Florentine Opera
- Formation: 1933
- Type: Opera company
- Location: Milwaukee, Wisconsin, United States;
- Music director: Francesco Milioto
- Website: www.florentineopera.org

= Florentine Opera =

The Florentine Opera Company is one of Wisconsin's oldest professional performing arts centers and the sixth-oldest opera company in the United States. The company presents three to five staged productions per season largely from the standard operatic repertoire. The productions take place at the Marcus Center in downtown Milwaukee, Wisconsin.

==History==
The Florentine Opera was founded in 1933 by John-David Anello. At that time, the group was called the Italian Opera Chorus, and it met at the Jackson Street Social Center. In 1942, the group became The Florentine Opera Chorus, remaining under the direction of John D. Anello. He explained that the change in name "was to honor the birthplace of opera as we know it. The craft originated in the Italian city of Florence, which has been known as a bustling center for the arts for many centuries." By this time, the chorus had grown to a group of 100 members of many nationalities, with a waiting list of over 100 more. In the program of the first "Opera Album" after the name change is written the Florentine Opera Chorus motto: "If our song has stopped one heart from aching, we have not lived in vain."

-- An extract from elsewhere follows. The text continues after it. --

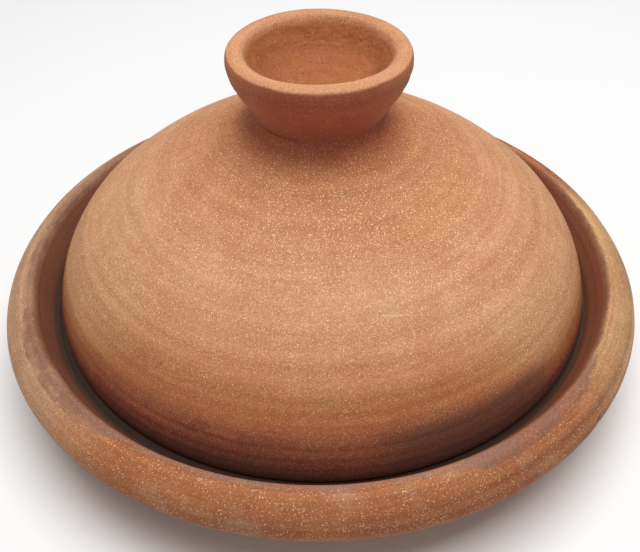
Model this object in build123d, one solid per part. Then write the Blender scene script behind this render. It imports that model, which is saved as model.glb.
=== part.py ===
from build123d import *
from math import cos, radians, sin
import os

# Wheel-thrown clay tagine: a shallow dish, and a domed lid with a cup-shaped knob.
# Everything is turned about +Z. The origin is the middle of the dish's foot, on the table.
# Each piece is drawn as half of its section, in the XZ plane, and revolved.

# Driving dimensions, in millimetres.
FOOT_RADIUS = 103.0
RIM_EDGE_RADIUS = 138.0      # inner edge of the rim
RIM_HEIGHT = 48.0            # the same edge, above the table
ROLL_RADIUS = 8.0            # the round nose of the rolled rim
ROLL_OUT = 6.0               # its centre, outward of the rim's edge
ROLL_DOWN = 13.6             # and below it
LEDGE_DEPTH = 16.6           # the lid's seat, below the rim's edge
LEDGE_OUTER = 129.9
LEDGE_INNER = 115.0
FLOOR_THICKNESS = 9.0
FLOOR_RADIUS = 84.0

LID_RADIUS = 127.2
LID_WALL = 7.5
CROWN_HEIGHT = 76.8          # top of the dome, where the knob is joined, above the rim's edge
NECK_RADIUS = 28.8
NECK_HOLLOW = 6.5            # radius of the hollow curve from dome to neck
SHOULDER_SLOPE = 25.0        # of the dome, where that curve leaves it
CROWN_THICKNESS = 8.5

KNOB_RADIUS = 39.0
KNOB_HEIGHT = 27.8           # from the joint to the lip's crest
CUP_RADIUS = 31.5            # inside of the lip
CUP_DEPTH = 13.5

SOFT_EDGE = 2.0              # corners rounded by the potter's sponge

# Heights worked out from them.
LEDGE_Z = RIM_HEIGHT - LEDGE_DEPTH
CROWN_Z = RIM_HEIGHT + CROWN_HEIGHT
CREST_Z = CROWN_Z + KNOB_HEIGHT


def at(centre, radius, degrees):
    """The point on a circle of the section, by its angle from the outward direction."""
    angle = radians(degrees)
    return (centre[0] + radius * cos(angle), centre[1] + radius * sin(angle))


def turned(face):
    """A half section, drawn as (radius, height), revolved about +Z."""
    return revolve(Plane.XZ * face, Axis.Z)


def base_dish():
    """Shallow thick-walled dish with a rolled rim and a flat ledge for the lid."""
    roll = (RIM_EDGE_RADIUS + ROLL_OUT, RIM_HEIGHT - ROLL_DOWN)
    edge = (RIM_EDGE_RADIUS, RIM_HEIGHT)
    under_roll = 9.0
    tuck = at(roll, ROLL_RADIUS + under_roll, -75)
    wall_top = at(tuck, under_roll, 135)
    foot_corner = (FOOT_RADIUS, 0)
    bowl_top = (LEDGE_INNER, LEDGE_Z)
    floor_edge = (FLOOR_RADIUS, FLOOR_THICKNESS)

    foot = Line((0, 0), foot_corner)
    wall = TangentArc(wall_top, foot_corner, tangent=(-1, -1))
    under = ThreePointArc(wall_top, at(tuck, under_roll, 120), at(tuck, under_roll, 105))
    nose = ThreePointArc(at(roll, ROLL_RADIUS, -75), at(roll, ROLL_RADIUS, -30), at(roll, ROLL_RADIUS, 19))
    rim = TangentArc(nose @ 1, edge, tangent=nose % 1)
    throat = Line(edge, (LEDGE_OUTER, LEDGE_Z))
    ledge = Line(throat @ 1, bowl_top)
    bowl = TangentArc(floor_edge, bowl_top, tangent=(1, 0))
    floor = Line(floor_edge, (0, FLOOR_THICKNESS))
    axis = Line((0, FLOOR_THICKNESS), (0, 0))
    section = make_face([foot, wall, under, nose, rim, throat, ledge, bowl, floor, axis])

    corners = [foot_corner, edge, ledge @ 0, bowl_top]
    soft = [v for v in section.vertices() if near(v, corners)]
    return turned(fillet(soft, SOFT_EDGE))


def near(vertex, points):
    """Whether a vertex of the section is one of these points."""
    return any((vertex.center() - Vector(*point)).length < 0.01 for point in points)


def neck_centre():
    """Centre of the hollow curve from the dome up to the neck."""
    return (NECK_RADIUS + NECK_HOLLOW, CROWN_Z)


def dome_curve():
    """Outside of the lid, from its widest place up to where the neck begins."""
    slope = radians(SHOULDER_SLOPE)
    points = [
        (LID_RADIUS, RIM_HEIGHT - 13.8),
        (124.2, RIM_HEIGHT),
        (112.2, RIM_HEIGHT + 20.7),
        (97.0, RIM_HEIGHT + 34.5),
        (64.6, RIM_HEIGHT + 55.2),
        at(neck_centre(), NECK_HOLLOW, 270 - SHOULDER_SLOPE),
    ]
    return Spline(points, tangents=[(0, 1), (-cos(slope), sin(slope))])


def inside_of(curve, thickness, steps=6):
    """Points that lie a wall's thickness inside an outside curve."""
    points = []
    for step in range(steps + 1):
        place = curve @ (step / steps)
        along = curve % (step / steps)
        points.append((place.X - along.Y * thickness, place.Y + along.X * thickness))
    return points


def lid_dome():
    """Hollow dome whose flat foot ring stands on the ledge, closed by a flat crown."""
    outside = dome_curve()
    foot_outer = (LID_RADIUS - 1.2, LEDGE_Z)
    inner = inside_of(outside, LID_WALL)
    foot_inner = (inner[0][0], LEDGE_Z)
    crown_under = (0, CROWN_Z - CROWN_THICKNESS)

    foot = Line(foot_inner, foot_outer)
    edge = ThreePointArc(foot_outer, (LID_RADIUS - 0.2, LEDGE_Z + 1.2), outside @ 0)
    neck = ThreePointArc(outside @ 1, at(neck_centre(), NECK_HOLLOW, 215), (NECK_RADIUS, CROWN_Z))
    crown = Line(neck @ 1, (0, CROWN_Z))
    axis = Line((0, CROWN_Z), crown_under)
    vault = Spline([crown_under] + inner[::-1], tangents=[(1, 0), (0, -1)])
    skirt = Line(inner[0], foot_inner)
    return turned(make_face([foot, edge, outside, neck, crown, axis, vault, skirt]))


def lid_knob():
    """Thrown cup on a solid neck, the handle of the lid."""
    flare_points = [
        (NECK_RADIUS, CROWN_Z),
        (31.3, CROWN_Z + 6.2),
        (35.6, CROWN_Z + 12.8),
        (38.1, CROWN_Z + 18.5),
        (KNOB_RADIUS, CROWN_Z + 22.6),
    ]
    shoulder = (KNOB_RADIUS - 0.5, CREST_Z - 2.2)
    corner = (KNOB_RADIUS - 1.7, CREST_Z - 0.6)
    crest = (CUP_RADIUS + 3.0, CREST_Z)
    inner_edge = (CUP_RADIUS, CREST_Z - 0.9)
    cup_wall = (CUP_RADIUS - 3.4, CREST_Z - 5.0)
    cup_foot = (CUP_RADIUS - 9.0, CREST_Z - 10.0)
    cup_floor = (0, CREST_Z - CUP_DEPTH)

    joint = Line((0, CROWN_Z), flare_points[0])
    flare = Spline(flare_points, tangents=[(0, 1), (0, 1)])
    lip = Spline([flare_points[-1], shoulder, corner, crest, inner_edge], tangents=[(0, 1), (-0.6, -0.8)])
    cup = Spline([inner_edge, cup_wall, cup_foot, cup_floor], tangents=[(-0.6, -0.8), (-1, 0)])
    axis = Line(cup_floor, (0, CROWN_Z))
    return turned(make_face([joint, flare, lip, cup, axis]))


PARTS = {
    "base_dish": base_dish,
    "lid_dome": lid_dome,
    "lid_knob": lid_knob,
}

os.makedirs("parts", exist_ok=True)
for node, make in PARTS.items():
    solid = make()
    solid.label = node
    export_step(solid, f"parts/{node}.step")
    print(node, round(solid.volume), "mm3", solid.bounding_box())
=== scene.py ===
# %% [markdown]
# # A clay tagine
# A tagine is a shallow dish with a domed lid. Each piece is thrown on a potter's wheel, so each one is
# a shape of revolution that a hand has disturbed a little. The sizes come from the packed frame. This
# script throws the clay again with all that a plain solid lacks: throwing lines, wobble, worn lips,
# mica in the clay, and the dark clouds that the fire left.

# %% Load the frame
from math import ceil, cos, pi, radians, sin

import bpy
import numpy as np
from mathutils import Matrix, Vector, noise


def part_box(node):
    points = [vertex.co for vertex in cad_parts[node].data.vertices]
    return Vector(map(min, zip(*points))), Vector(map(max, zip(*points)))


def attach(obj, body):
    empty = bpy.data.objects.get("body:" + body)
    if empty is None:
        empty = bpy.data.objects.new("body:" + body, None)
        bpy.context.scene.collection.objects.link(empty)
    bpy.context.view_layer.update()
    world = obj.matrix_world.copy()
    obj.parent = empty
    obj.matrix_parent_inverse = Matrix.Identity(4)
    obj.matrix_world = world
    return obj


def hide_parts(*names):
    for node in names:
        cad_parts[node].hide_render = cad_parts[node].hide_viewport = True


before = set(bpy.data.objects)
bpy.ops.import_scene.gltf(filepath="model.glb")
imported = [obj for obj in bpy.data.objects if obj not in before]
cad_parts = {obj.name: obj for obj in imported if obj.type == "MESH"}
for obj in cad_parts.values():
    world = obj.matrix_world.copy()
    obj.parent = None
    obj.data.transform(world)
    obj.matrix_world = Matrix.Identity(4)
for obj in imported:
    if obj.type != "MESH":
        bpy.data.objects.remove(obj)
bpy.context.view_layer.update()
MM = 0.001
_, dish_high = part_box("base_dish")
dome_low, dome_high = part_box("lid_dome")
_, knob_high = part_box("lid_knob")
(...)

In 1950, the Florentine Opera Chorus extended its efforts from operatic choral performances to the production of complete operas and the company became a private venture, changing its name one final time to the Florentine Opera Company.
Over the past decade, the Florentine Opera has premiered several new American operas. It produced the American premiere of Lowell Liebermann's opera The Picture of Dorian Gray in 1999. In 2009, the Florentine presented Robert Aldridge and Herschel Garfein's Elmer Gantry. A world premiere of Don Davis' Spanish language Río de Sangre opened in 2010. Another Aldridge opera, Sister Carrie, premiered in 2016.

==Legacy==
Maggey Oplinger serves as the General Director and CEO of the Florentine, as of 2019. William Florescu was General Director from 2005 to 2018.
Francesco Milioto was named Artistic Advisor in 2019 and Music Director in 2023. Joseph Rescigno was the Principal Conductor and Artistic Advisor, having served from 1981-2018.
Benjamin Rivera was appointed Chorus Master in 2019. Scott Stewart was the Chorus Master and Associate Conductor from 1978-2019. The Milwaukee Symphony Orchestra serves as the orchestra in performances for the Florentine Opera.

==Notable performers==
Notable performers at the Florentine Opera have included Diane Alexander, June Anderson, Angela Brown, José Carreras, James Courtney, Gilda Cruz-Romo, Plácido Domingo, Dale Duesing, Marisa Galvany, Anthony Dean Griffey, Jerome Hines, Lise Lindstrom, Spiro Malas, Susanne Marsee, James McCracken, Erie Mills, Sherrill Milnes, Raquel Montalvo, Jan Peerce, Luciano Pavarotti, Ewa Podleś, Samuel Ramey, Natalia Rom, Beverly Sills, Erika Sunnegårdh, Harry Theyard, and Richard Tucker.

==Associations and funding==
The Florentine Opera is a charter member organization of the United Performing Arts Fund and receives funds from the city of Milwaukee, Milwaukee County, the state of Wisconsin, corporations such as the Target Corporation, patrons and foundations such as the Bradley Foundation, and individuals. The Florentine Opera Company is a member of Opera America.